Currency, counterfeiters continuing evolution
Tuesday, Oct. 5, 2004 | 10:54 a.m.
With last week's release of the new $50 bill, local law enforcement officials say they are bracing for a spike in counterfeit cash as criminals attempt to deceive cash handlers still unfamiliar with the new bills.
New $50 bills -- like the new $20 bills issued a year ago -- bear a host of features designed to make it nearly impossible to counterfeit. Those include ink that changes color when the bills are turned, watermarks bearing names and images when held up to a light and security threads that spell out words and numerals in microscopic ink that glows under ultraviolet light.
These whizbang features of the new bills aren't stopping counterfeiters from plying their trade as part of organized groups or makeshift enterprises, said Paul Masto, assistant special agent in charge of the Las Vegas field office of the U.S. Secret Service.
"These crooks evolve," he said. "They're like a virus."
Masto, who spoke as part of a panel discussion at the Global Gaming Expo in Las Vegas on Monday, said criminals are still finding ways to pass off fake bills in casinos.
About 75 percent to 80 percent of the roughly $40,000 worth of fake bills confiscated by the Las Vegas field office each week come from casinos or other gaming establishments, said Masto, who manages a counterfeit and identity theft task force across the southwest.
Some crafty cheats are bleaching $5 bills in order to obtain the right kind of paper with embedded security features, he said.
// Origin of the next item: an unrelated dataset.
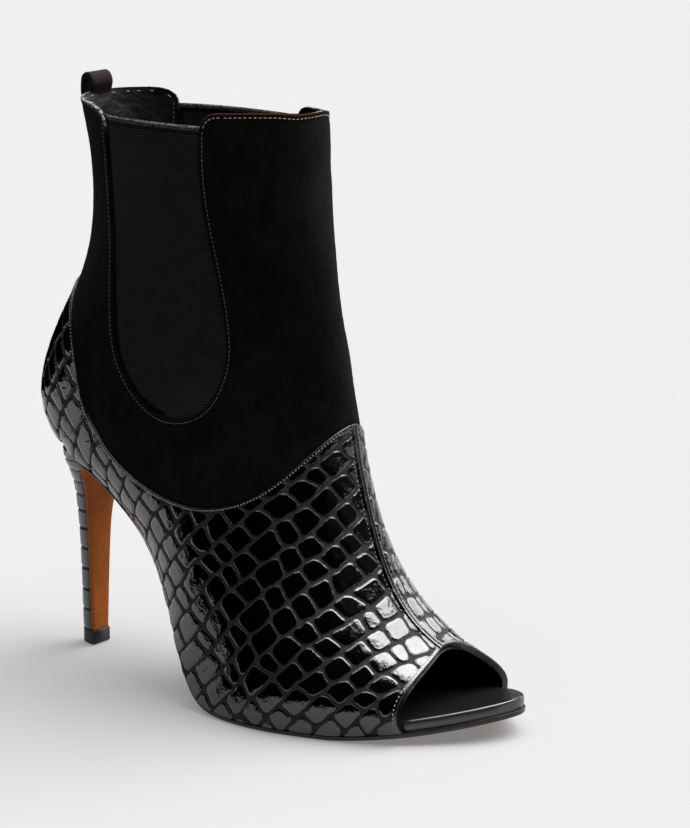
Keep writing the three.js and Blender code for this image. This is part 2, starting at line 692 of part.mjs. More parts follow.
// The top lift under the heel
function liftGeometry() {
  const front = tipFront + (LIFT_DEPTH - HEEL_TIP_DEPTH) / 2;
  const back = front - LIFT_DEPTH;
  const half = LIFT_WIDTH / 2;
  const shape = new THREE.Shape();
  shape.moveTo(front, -half);
  shape.lineTo(front, half);
  shape.absellipse(front, 0, front - back, half, Math.PI / 2, 3 * Math.PI / 2);
  return new THREE.ExtrudeGeometry(shape, {
    depth: LIFT_HEIGHT, bevelEnabled: false, curveSegments: 16,
  });
}

// The back line of the leg: how far forwards it is at a height
const backRows = SECTIONS.foot.map((_, i) => i).filter((i) => i > SEAT_ROW);
const backRow = spline(backRows.map(footZ), backRows);
const backLine = (z) => footX(backRow(z));

// The pull loop: a strap sewn outside and inside the back panel, standing up as a ring
function loopGeometry() {
  const tailZ = BACK_TOP - LOOP_TAIL;
  const clear = GAP + LOOP_THICK / 2;
  const up = (share) => mix(BACK_TOP, COLLAR_HEIGHT + LOOP_RISE - LOOP_THICK / 2, share);
  const legAt = (z, out) => new THREE.Vector3(backLine(z) + out, 0, z);
  const outer = SUEDE_STEP - clear;
  const inner = UPPER_WALL + clear + LOOP_BOW;
  const line = new THREE.CatmullRomCurve3([
    legAt(tailZ, outer),
    legAt(BACK_TOP - LOOP_TAIL * 0.65, outer),
    legAt(BACK_TOP - LOOP_TAIL * 0.35, outer - 1.2 * LOOP_THICK),
    ...LOOP.reach.map((reach, i) => (
      new THREE.Vector3(backLine(BACK_TOP) + reach * LOOP_DEPTH, 0, up(LOOP.up[i])))),
    legAt(BACK_TOP - LOOP_TAIL * 0.4, inner),
    legAt(tailZ, inner),
  ]);
  const middle = line.getPoints(36).map((point) => new THREE.Vector2(point.x, point.z));
  const outline = [...moved(middle, LOOP_THICK / 2), ...moved(middle, -LOOP_THICK / 2).reverse()];
  const geometry = new THREE.ExtrudeGeometry(new THREE.Shape(outline), {
    depth: LOOP_WIDTH, bevelEnabled: false,
  });
  geometry.rotateX(Math.PI / 2);
  geometry.translate(0, LOOP_WIDTH / 2, 0);
  return geometry;
}

const FINISH = {
  patent: new THREE.MeshStandardMaterial({ color: 0x0b0b0c, roughness: 0.15, metalness: 0 }),
  suede: new THREE.MeshStandardMaterial({ color: 0x08080a, roughness: 0.95, metalness: 0 }),
  elastic: new THREE.MeshStandardMaterial({ color: 0x141416, roughness: 0.8, metalness: 0 }),
  lining: new THREE.MeshStandardMaterial({ color: 0x0d0d0e, roughness: 0.45, metalness: 0 }),
  soleLeather: new THREE.MeshStandardMaterial({ color: 0x7a421e, roughness: 0.5, metalness: 0 }),
  rubber: new THREE.MeshStandardMaterial({ color: 0x161617, roughness: 0.7, metalness: 0 }),
  strap: new THREE.MeshStandardMaterial({ color: 0x1d1513, roughness: 0.75, metalness: 0 }),
};

// A named mesh from a solid or a closed geometry
function piece(name, form, finish) {
  const body = form.isBufferGeometry ? solid(form) : form;
  const { vertProperties, triVerts } = body.getMesh();
  const geometry = new THREE.BufferGeometry();
  geometry.setAttribute('position', new THREE.BufferAttribute(vertProperties, 3));
  geometry.setIndex(new THREE.BufferAttribute(triVerts, 1));
  const mesh = new THREE.Mesh(geometry, finish);
  mesh.name = name;
  return mesh;
}

const boot = new THREE.Group();
boot.add(
  piece('upper', upperSolid, FINISH.patent),
  piece('shaft', shaftSolid, FINISH.suede),
  piece('gore_lateral', gore(-1), FINISH.elastic),
  piece('gore_medial', gore(1), FINISH.elastic),
  piece('pull_loop', loopGeometry(), FINISH.strap),
  piece('insole', insoleSolid, FINISH.lining),
  piece('outsole', outsoleSolid, FINISH.soleLeather),
  piece('heel', heelSolid, FINISH.patent),
  piece('heel_breast', breastSolid, FINISH.soleLeather),
  piece('top_lift', liftGeometry(), FINISH.rubber),
);

// The origin: on the floor, under the middle of the boot's box
const box = new THREE.Box3().setFromObject(boot);
boot.position.set(-(box.min.x + box.max.x) / 2, -(box.min.y + box.max.y) / 2, -box.min.z);

const group = new THREE.Group();
group.add(boot);

export default group;
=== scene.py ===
"""Right peep toe ankle boot: embossed patent upper, suede shaft with elastic gores, pull loop,
insole, outsole, covered stiletto heel and top lift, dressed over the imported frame.
Lengths in the tables and functions are millimetres with the heel tip at x = 0, y = 0; meshes are
written in metres in the row frame."""
import math
import bpy
import numpy as np
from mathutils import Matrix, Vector
from mathutils.kdtree import KDTree


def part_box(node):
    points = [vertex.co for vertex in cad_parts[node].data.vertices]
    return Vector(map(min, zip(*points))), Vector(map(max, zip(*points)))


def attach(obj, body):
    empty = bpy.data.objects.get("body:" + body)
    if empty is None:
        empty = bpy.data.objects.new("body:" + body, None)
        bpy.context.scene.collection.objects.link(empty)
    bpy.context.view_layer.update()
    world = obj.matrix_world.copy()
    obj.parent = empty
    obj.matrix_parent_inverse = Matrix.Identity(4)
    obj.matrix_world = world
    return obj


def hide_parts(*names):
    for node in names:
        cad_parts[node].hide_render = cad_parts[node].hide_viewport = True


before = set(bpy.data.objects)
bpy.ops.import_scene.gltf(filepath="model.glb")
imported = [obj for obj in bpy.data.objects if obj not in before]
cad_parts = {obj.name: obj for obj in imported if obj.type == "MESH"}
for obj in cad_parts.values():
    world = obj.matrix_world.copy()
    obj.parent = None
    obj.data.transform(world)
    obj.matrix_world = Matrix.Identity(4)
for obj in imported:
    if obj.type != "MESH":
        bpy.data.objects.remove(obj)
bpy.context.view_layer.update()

# Sizes of the boot, as in the CAD model
SOLE_LENGTH, BALL_WIDTH, SHAFT_WIDTH = 211.5, 81.0, 69.0
SEAT_HEIGHT, COLLAR_HEIGHT, TOE_SPRING = 87.0, 236.5, 9.2
X_SEAT = -8.5
X_TIP = X_SEAT + SOLE_LENGTH
TOE_ROUND, SEAT_ROUND = 34.0, 21.0
WALL, SUEDE_STEP, GORE_FACE, GORE_WALL = 2.2, 0.6, 1.4, 1.2
OUTSOLE, GAP = 2.0, 0.3
FEATHER_BASE = OUTSOLE + GAP
BACK_TOP, FRONT_TOP = COLLAR_HEIGHT - 4.0, COLLAR_HEIGHT - 2.9
GORE_DROP, MEDIAL_SAG, MEDIAL_BACK = 6.7, 3.0, 10.5
BACK_CORNER, FRONT_CORNER = 8.0, 8.0
BELLY_SPLIT = 0.62
FAR = 400.0

# Where the heel tip's middle lies in the row frame, read off the top lift
lift_low, lift_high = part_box("top_lift")
LIFT_BACK = -6.22
SHIFT = np.array([lift_low[0] * 1000 - LIFT_BACK, (lift_low[1] + lift_high[1]) * 500, 0.0])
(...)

Those bills may "feel" right but look wrong, he said.
Computer generated bills can mimic the look of a bill with striking precision but feel wrong because they are often printed on stiff paper, he said.
Those computer generated bills have been known to pass by casino cage employees until they are finally detected by count room workers who are skilled enough money handlers to be able to feel out the fake money without even looking at it, he added.
Bill acceptor manufacturers, casinos and other cash-rich businesses have been working closely with the U.S. Bureau of Engraving and Printing and the Federal Reserve for about a decade to try to head off counterfeit enterprises.
JCM American Corp. of Las Vegas, which makes validators for slot machines, received prototype $50 bills about six months in advance of their release in order to develop software to accept the bills and reject fakes.
Las Vegas casinos and other markets with JCM products were able to accept the new bills well in advance of their release, said David Kubajak, JCM American's director of customer service.
The process works so well now that it is probably easier to pass off fake bills to casino employees rather than stick them into a slot machine for a quick reward, Kubajak said.
It wasn't always that hard.
In 1995, the Secret Service nabbed a counterfeit ring linked with Russian mobsters that had managed to pass up to $650,000 in fake cash through casinos in Las Vegas and Atlantic City over about four months. A member had discovered that slot machine bill validators would accept fake $100 bills, Masto said.
Counterfeiters are devising new fakes as fast as the government can come up with new security features, said Eugenie Foster, cash project leader for the Federal Reserve Board.
"It's a game of leapfrog," said Foster, who also oversaw the first series of anti-counterfeit bills in 1996. "We can't stop what we're doing."
What used to be known as a specialized craft has become a do-it-yourself industry, she said.
Of the $38 million worth of counterfeit money distributed nationwide in 1998, only 10 percent was created digitally, Foster said. In 2001, about 40 percent of the $48 million worth of counterfeit cash was created with computer technology, she said.
Counterfeiters come in all stripes, from enterprising students to hardened criminals and drug addicts, Masto said.
Today's cheats are diversifying into other areas of crime such as drug-making, weapons-running and identity theft, he said. Agents are discovering methamphetamine labs with counterfeit money or identity theft kits nearby, he said.
While counterfeiting remains a constant problem, it's still only a "spit in the ocean" when compared to the billions of dollars of cash that are passed through Nevada casinos each year, Masto said.
In 2003, fewer than one counterfeit note was found for every $25,000 in circulation, Foster said.
About a year from now, the Federal Reserve will distribute a new $10 bill based on the same technology as the $20 and $50 bills. A new $100 bill will follow sometime thereafter. The government won't redesign $1 and $2 bills because there's a relatively small chance that cheats will fake smaller denomination bills, though the $5 bill may be redesigned at some point, Foster said.